OE 29. Adding AVX512 Support - alalek/opencv GitHub Wiki

Adding AVX512 Support

Author: Vadim Pisarevsky
Link: https://github.com/opencv/opencv/issues/13891
Status: Open
Platforms: All
Complexity: Several man-weeks to a few man-months

Introduction and Rationale

AVX512 instructions have been introduced a few years ago, first as a part of instruction set of the special accelerator Xeon Phi, and then they have been added to some workstation-class and server-class CPUs (Skylake-X).
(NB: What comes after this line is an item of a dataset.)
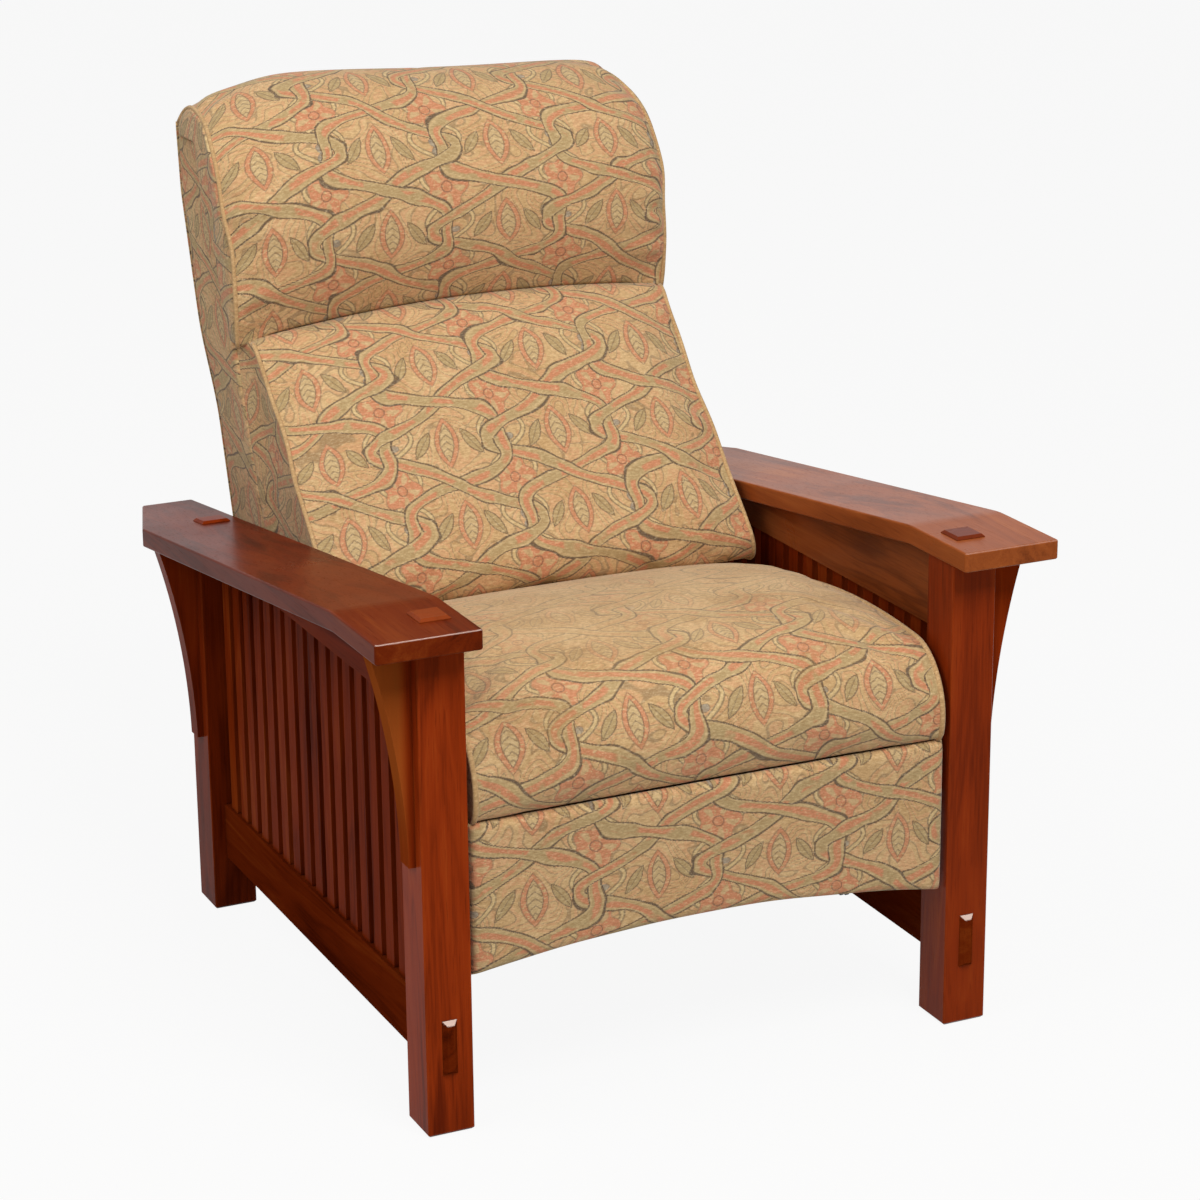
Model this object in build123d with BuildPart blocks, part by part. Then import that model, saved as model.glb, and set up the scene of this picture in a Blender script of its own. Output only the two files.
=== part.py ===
from build123d import *
import os
from math import atan2, cos, degrees, hypot, radians, sin, sqrt, tan

os.makedirs("parts", exist_ok=True)

# Mission reclining armchair, in millimetres. X runs to the right seen from the front, Y to the back,
# Z up from the floor. The origin is on the floor, under the middle of the chair.
# Every y below is measured back from the front edge of the arms, and placed by the value "front".
overall_width = 864.0
overall_depth = 1008.0
front = -overall_depth / 2
cut_overrun = 2.0
edge_ease = 1.2

# Legs with tenons that come up through the arms
leg_width = 57.6
leg_depth = 60.0
leg_outer_setback = 62.0
front_leg_setback = 38.0
rear_leg_back_gap = 228.0
rear_leg_setback = overall_depth - rear_leg_back_gap
leg_foot_chamfer = 3.0
leg_tenon_size = 38.0
leg_tenon_proud = 4.0
leg_tenon_bevel = 3.2
leg_outer_x = overall_width / 2 - leg_outer_setback
leg_inner_x = leg_outer_x - leg_width
leg_centre_x = (leg_outer_x + leg_inner_x) / 2

# Bow arms: level at the front, then sloping down to the back, and wider than the legs on both sides
arm_inner_overhang = 7.4
arm_thickness = 24.0
arm_height = 618.0
arm_rear_gap = 8.0
arm_length = overall_depth - arm_rear_gap
arm_level_length = 132.0
arm_slope = 7.46
arm_bend_radius = 160.0
arm_taper_length = 180.0
arm_rear_width = 70.0
arm_corner_radius = 4.0
arm_edge_round = 2.5
arm_outer_x = overall_width / 2
arm_inner_x = leg_inner_x - arm_inner_overhang
arm_width = arm_outer_x - arm_inner_x

# Side rails between the legs
rail_thickness = 20.0
lower_rail_bottom = 72.0
lower_rail_height = 75.0
upper_rail_rear_height = 17.0
rail_tenon_thickness = 18.0
rail_tenon_shoulder = 4.0
rail_tenon_proud = 6.0
rail_tenon_bevel = 5.0
rail_stub_length = 25.0
rail_inner_x = leg_centre_x - rail_thickness / 2

# Slats, mortised into both rails
slat_count = 17
slat_width = 23.6
slat_thickness = 10.0
slat_mortise_depth = 8.0

# Corbels under the arms, on the outer faces of the legs
corbel_height = 265.0
corbel_top_reach = 50.0
corbel_foot_reach = 8.0
corbel_thickness = 25.0
corbel_hollow = 9.5

# Rear stretcher, tenoned into the rear legs
stretcher_bottom = 152.0
stretcher_height = 88.0
stretcher_thickness = 22.0
stretcher_tenon_thickness = 12.0
stretcher_tenon_length = 18.0
stretcher_shoulder = 12.0

# The seat's deck and the recline pivot, which the heights and depths below are taken from
seat_deck_height = 374.0
recline_pivot_setback = 358.0
recline_pivot_drop = 24.0
recline_pivot_y = overall_depth - recline_pivot_setback
recline_pivot_height = seat_deck_height - recline_pivot_drop

# Side layers of the mechanism, counted inwards from the cleat on each side
cleat_overhang = 6.4
cleat_height = 72.0
cleat_drop = 32.0
cleat_inner_x = leg_inner_x - cleat_overhang
plate_thickness = 3.2
layer_gap = 0.4
layer_step = plate_thickness + layer_gap
base_layer_x = cleat_inner_x - plate_thickness
swing_layer_x = base_layer_x - layer_step
seat_layer_x = swing_layer_x - layer_step
drive_layer_x = seat_layer_x - layer_step
front_link_layer_x = drive_layer_x - layer_step
tilt_layer_x = front_link_layer_x - layer_step
guide_layer_x = tilt_layer_x - layer_step
pin_radius = 3.0
pin_clearance = 0.08
open_pivot_clearance = 0.6

# Base plates, cross tubes and swing links, which carry the seat forward
swing_front_y = 300.0
swing_rear_setback = 50.0
swing_pivot_drop = 144.0
swing_length = 75.0
swing_lean = 25.0
swing_link_width = 18.0
base_plate_margin = 22.0
base_bolt_radius = 4.0
base_bolt_length = 18.0
base_bolt_inset = 60.0
base_tube_radius = 9.0
base_tube_wall = 1.5
base_tube_inset = 45.0
swing_rear_y = recline_pivot_y - swing_rear_setback
swing_pivot_height = seat_deck_height - swing_pivot_drop
cleat_bottom = swing_pivot_height - cleat_drop

# Footrest: board with an arched lower edge, pad and two brackets
footrest_leg_gap = 5.4
footrest_deck_drop = 6.0
footrest_height = 178.0
footrest_arch_rise = 35.0
footrest_pad_front = 38.0
footrest_pad_thickness = 14.0
footrest_pad_edge_round = 6.0
footrest_board_thickness = 13.0
footrest_board_inset = 4.0
footrest_pivot_gap = 20.0
footrest_pivot_drop = 21.0
bracket_flange_width = 28.0
bracket_margin = 12.0
footrest_width = 2 * (leg_inner_x - footrest_leg_gap)
footrest_top = seat_deck_height - footrest_deck_drop
footrest_side_bottom = footrest_top - footrest_height
footrest_board_front = footrest_pad_front + footrest_pad_thickness
footrest_board_rear = footrest_board_front + footrest_board_thickness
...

The upcoming Icelake CPUs, which will be used in a wide range of devices, from servers downto ultra-portable laptops, should have AVX512 on board, so in theory in a few years from now (2019 Feb) AVX512 should become as common as SSE4.x and AVX2 nowadays.

AVX512 offers 32 512-bit registers (vs 16 256-bit registers in AVX2), some advanced instructions, including extensive mask support etc. In principle, AVX512 should provide noticeable boost in performance, comparing to SSE4 and AVX2, or the same performance with lower power consumption, because there are roughly 2x less instructions needed to perform the same task, so CPU can operate at lower clock speed. All in all, it makes sense to prepare OpenCV for AVX512 era.
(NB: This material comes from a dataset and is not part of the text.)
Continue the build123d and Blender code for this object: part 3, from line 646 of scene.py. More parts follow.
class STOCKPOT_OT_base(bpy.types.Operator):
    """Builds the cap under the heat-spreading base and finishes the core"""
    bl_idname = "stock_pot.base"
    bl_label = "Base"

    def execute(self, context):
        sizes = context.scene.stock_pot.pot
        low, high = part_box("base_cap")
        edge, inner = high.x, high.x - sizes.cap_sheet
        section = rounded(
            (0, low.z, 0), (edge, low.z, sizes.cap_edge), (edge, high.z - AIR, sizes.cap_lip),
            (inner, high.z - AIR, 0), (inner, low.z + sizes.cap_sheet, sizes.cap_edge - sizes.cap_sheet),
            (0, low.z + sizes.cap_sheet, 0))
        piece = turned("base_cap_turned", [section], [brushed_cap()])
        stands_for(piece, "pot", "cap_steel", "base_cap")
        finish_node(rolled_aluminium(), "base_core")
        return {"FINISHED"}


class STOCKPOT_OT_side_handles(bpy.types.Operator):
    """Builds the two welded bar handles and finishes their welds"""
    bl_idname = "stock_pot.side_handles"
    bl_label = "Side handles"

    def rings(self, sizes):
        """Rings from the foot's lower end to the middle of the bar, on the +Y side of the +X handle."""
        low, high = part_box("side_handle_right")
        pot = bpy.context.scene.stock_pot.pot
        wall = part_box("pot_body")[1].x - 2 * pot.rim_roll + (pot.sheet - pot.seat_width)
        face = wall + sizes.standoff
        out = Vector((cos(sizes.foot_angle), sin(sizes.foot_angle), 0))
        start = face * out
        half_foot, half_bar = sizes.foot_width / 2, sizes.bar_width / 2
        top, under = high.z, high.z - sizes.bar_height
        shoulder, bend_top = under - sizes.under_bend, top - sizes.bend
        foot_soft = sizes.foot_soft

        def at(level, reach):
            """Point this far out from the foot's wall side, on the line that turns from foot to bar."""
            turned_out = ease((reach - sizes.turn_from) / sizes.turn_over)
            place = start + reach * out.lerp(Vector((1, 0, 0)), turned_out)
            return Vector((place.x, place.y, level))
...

OpenCV 4.0 has partial support for AVX512. First of all, on x64 OpenCV uses IPPICV, which includes AVX512-optimized functions. Also, our CMake scripts and the dynamic dispatching mechanism support AVX512 (there are two options, AVX512F and AVX512_SKX) and there are a few places, e.g. convolution kernel in DNN module, that use it. Nevertheless, it's very far from being complete. We need much more, and we need to get there with minimal efforts.

Proposed solution

In OpenCV we have well established and time-tested Universal Intrinsics, which we converted to Wide Universal Intrinsics (W.U.I) in OpenCV 4.0. They support SSE2 (or later, up to SSE 4.2), AVX2, NEON (32-bit and 64-bit ARMv7 or later), VSX (64-bit PowerPC arch). It would be natural to add yet another backend, intrin_avx512.hpp, so that all existing loops that use W.U.I can be compiled as AVX512-vectorized loops.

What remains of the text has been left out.